A physician who has performed over 700 heart transplant operation says there is some validity to the recipients taking on desires and characteristics of the donor. If true, I wonder at the mechanisms that would cause this.
ohoh!! i just remembered something that may be useful. i'll see if i can dig it up. (it's about cognitive functions and how you can get gut feelings. i mean, TRUE gut feelings, in da guts)
wait here
[edit: screw it. here's some links. this one is about the enteric nervous system. while this one links it with neuropeptides. i'm going to bed]
As far as I know, there would be absolutely no biological basis for behavior like that. I mean, the heart is a muscle, a pump, not a second brain. I can't see how it could affect someone's personality. Could it have more to do with psychology?
It's quite well known that heart problems have *immense* influences on personality. Consider that the beating of the heart is one of the variables we can access to inform us about our emotional states ('my heart is hammering, i must be nervous').

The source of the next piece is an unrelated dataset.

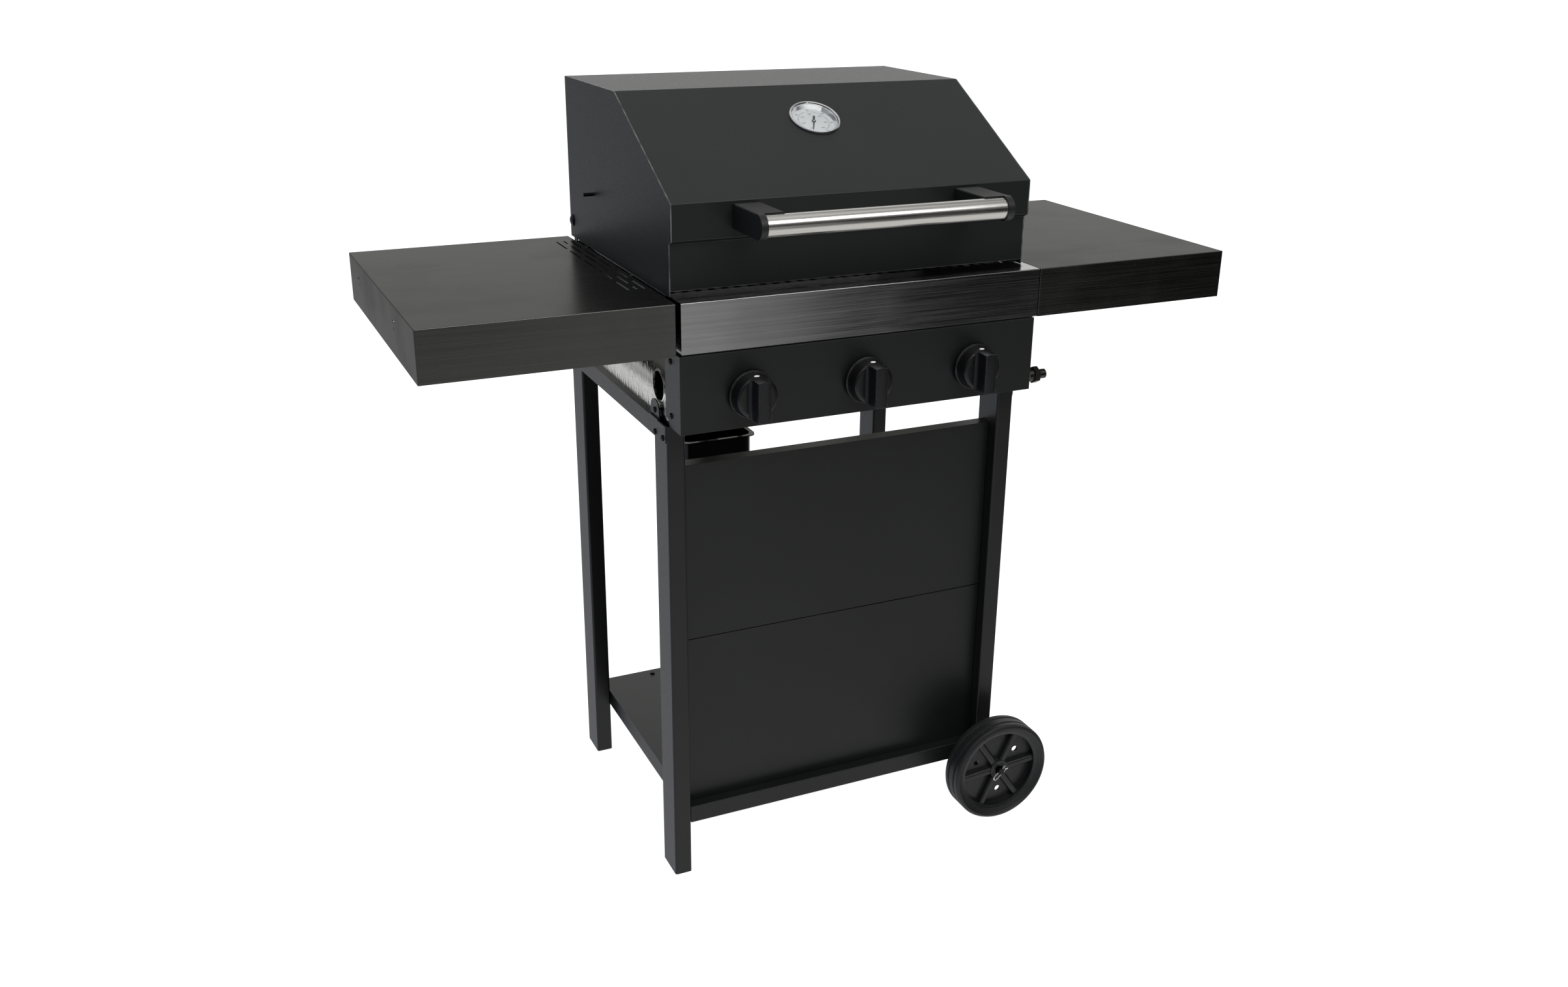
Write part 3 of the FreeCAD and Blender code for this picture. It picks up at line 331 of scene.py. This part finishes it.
zinc = plated_metal("zinc_plate", (0.62, 0.63, 0.65), (0.50, 0.50, 0.50), 0.26)
chrome = plated_metal("chrome_plate", (0.94, 0.94, 0.94), (0.86, 0.86, 0.87), 0.10, 40.0, 0.000002)
die_cast = plated_metal("die_cast_alloy", (0.50, 0.50, 0.50), (0.40, 0.40, 0.41), 0.48, 300.0)
nickel = plated_metal("dark_nickel", (0.10, 0.095, 0.09), (0.06, 0.058, 0.055), 0.30, 200.0)
black_zinc = plated_metal("black_zinc", (0.045, 0.045, 0.048), (0.03, 0.03, 0.03), 0.32, 300.0)
print("plated metals ready")

# %% [markdown]
# The firebox is aluminised steel: bright, faintly warm, with a spangle of small crystals that
# each shine a little differently. Voronoi cells give the crystals, noise the handling marks.
# The sheet is also lightly crinkled in short upright creases, which break up its reflections,
# and its side walls lean in towards the top, where they reflect the dark underside of the shelves.


# %% Aluminised sheet
DULL_FOIL, BRIGHT_FOIL = (0.80, 0.79, 0.72), (0.99, 0.98, 0.91)
UPRIGHT = (1.0, 1.0, 0.32)
WALL_LOW, WALL_HIGH = 0.70, 0.80         # heights between which the side walls lean in, in metres
WALL_INNER, WALL_OUTER = 0.2538, 0.2546  # how far out the side walls lie
LEAN_IN = 60.0                           # depth of the lean, in crease depths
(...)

When you think about it... the brain is just a really big electrical circuit, and it's got wires going to everything else in the body. If you change the properties of some of those wires, you very likely will change the overall properties of the system. You probably won't notice much if it's just a few neurons (like, if you injure your leg) but you'll notice a lot if it's a lot of neurons OR a lot of what the neurons are connected to (like if you get a heart transplant).
Whatever is going on, donors who say, had a love of baseball, somehow that enjoyment gets passed to the recipient...who may never had a remote interest in baseball.